In the 1946 World Series, the Redbirds faced what would be the only World Series in which Ted Williams would play. The Red Sox had breezed to the American League pennant by 12 games and featured 20-game winners Dave Ferriss and Tex Hughson. Idle during the NL playoffs, Boston played an exhibition game against an AL "all-star" team in an effort to tune up for the Fall Classic. Williams was struck on the elbow by a pitch, and when the Series began, he was ineffective. Brecheen won three games, the Cardinals played inspired baseball, and in the deciding seventh game, Slaughter scored from first on a double (often mistakenly remembered as a single) by Harry Walker, a shocking feat. His was the winning run in the game and the Series.

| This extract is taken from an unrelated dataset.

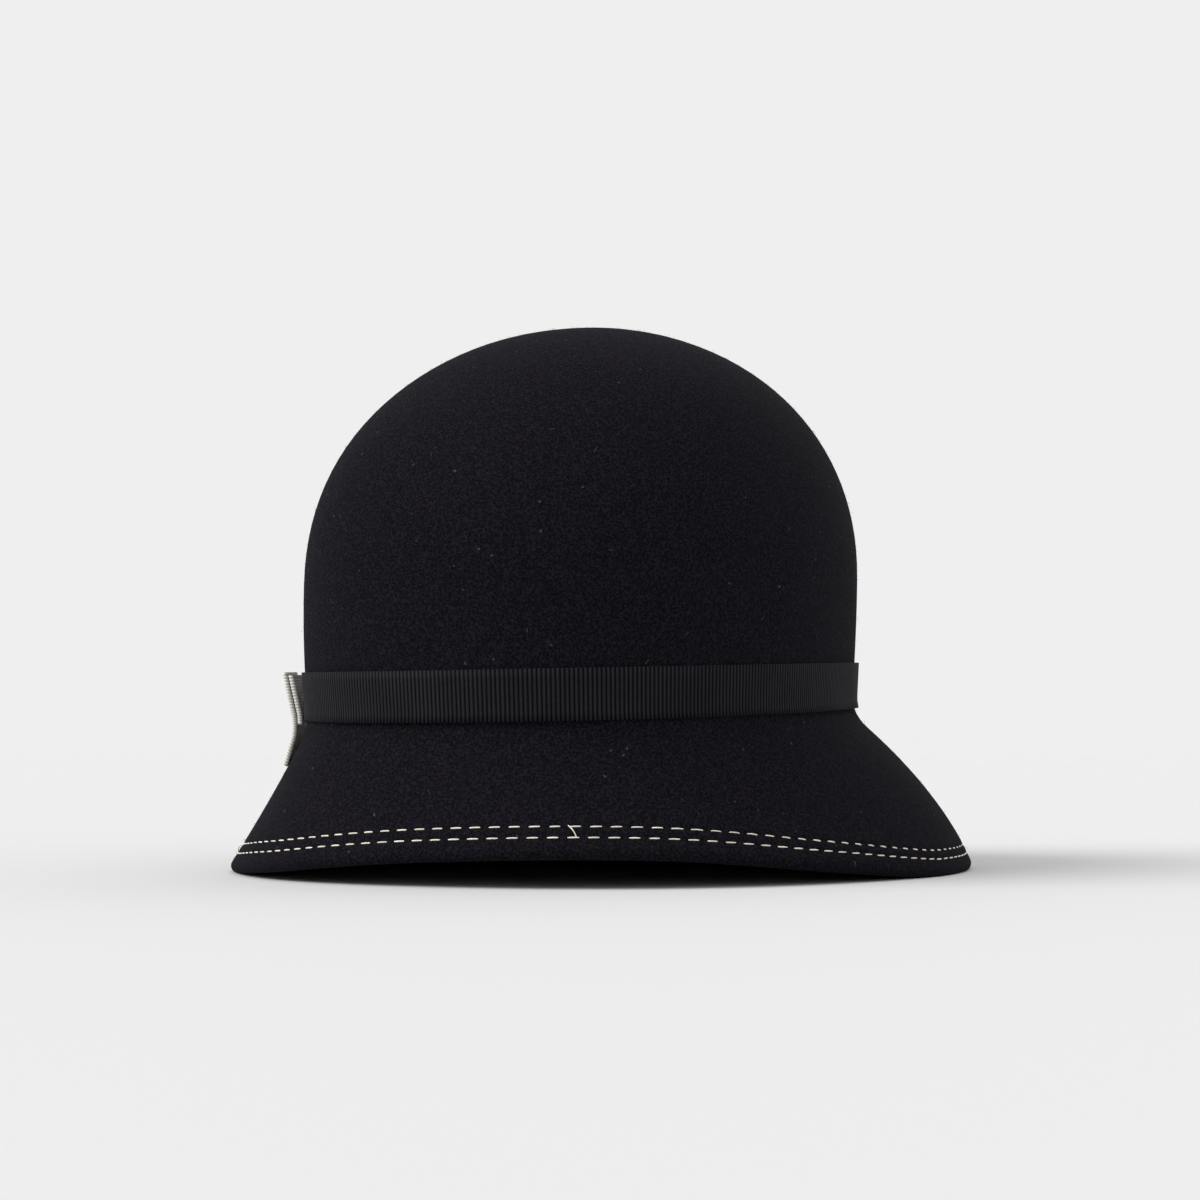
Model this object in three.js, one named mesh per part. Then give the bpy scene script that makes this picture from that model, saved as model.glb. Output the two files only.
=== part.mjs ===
// A woman's cloche hat of blocked wool felt, standing on its brim.
//
// Pieces:
//   felt_body       crown and brim, one piece of felt, with the brim's edge turned under as a hem
//   ribbon_band     grosgrain ribbon round the foot of the crown
//   trim_tab_under  short under layer of the ribbon tab that covers the band's join
//   trim_tab_top    top layer of that tab, from the band over the bend and down the brim
//
// Frame: millimetres, +Z up, -Y the front (the wearer looks along -Y), +X the wearer's left.
// The hat stands on z = 0, with the origin under the middle of its bounding box.
// An azimuth is in degrees from the front, and grows towards the wearer's left.

import * as THREE from "three";

const { degToRad, lerp } = THREE.MathUtils;

// Head size: the inside of the crown at the headline, where the crown meets the brim.
const HEAD_HALF_WIDTH = 81.5;
const HEAD_HALF_LENGTH = 102;
const PLAN_SQUARENESS = 2.1; // 2 is a true ellipse

const FELT = 2.4; // felt thickness
const GAP = 0.3; // clearance between pieces that lie on each other

// Crown, measured up from the headline.
const HEADLINE_HEIGHT = 49;
const CROWN_HEIGHT = 129;
const WALL_HEIGHT = 45; // below this the wall is nearly upright, above it the dome closes
const WALL_BULGE = 0.022; // how much wider the top of the wall is than the headline
const DOME_ROUNDNESS = 2.1; // 2 is a true ellipse
const CROWN_LEAN = { left: 2, back: 8 }; // how far the top stands off the headline's centre
const CROWN_PITCH = 2.5; // degrees, nodding forwards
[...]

From baseball to the business world

The 1946 world championship was Dyer's high-water mark as Cardinal manager. The following season, Brooklyn upset the balance of power in the National League by boldly breaking the color line. In May, the Cardinals became embroiled in a hotly denied rumor that they planned to strike, rather than permit Jackie Robinson on a Major League diamond — although Dyer was not implicated in the rumor. More damaging, for the next decade, the Cardinals would lag behind most of the other NL clubs in signing African-American players. Overall, the Cardinals reverted to bridesmaid status, finishing second from 1947–1949, although they trailed the Dodgers by only one game in 1949. With the team's legendary farm system struggling without its founder — Branch Rickey, the very man who brought Robinson to Brooklyn — the Cardinals’ quarter-century of baseball dominance was coming to an end. In 1950, they fell to fifth and Dyer stepped down as manager at the end of the season.[8]

During his five years as St. Louis manager, the Cardinals won 446 games and lost 325 for a stellar .578 winning percentage. But Dyer preferred to manage his thriving Houston-area businesses rather than seek another managing job in baseball. He suffered a stroke in January 1963, and died in Houston in April of the following year at the age of 64.[3]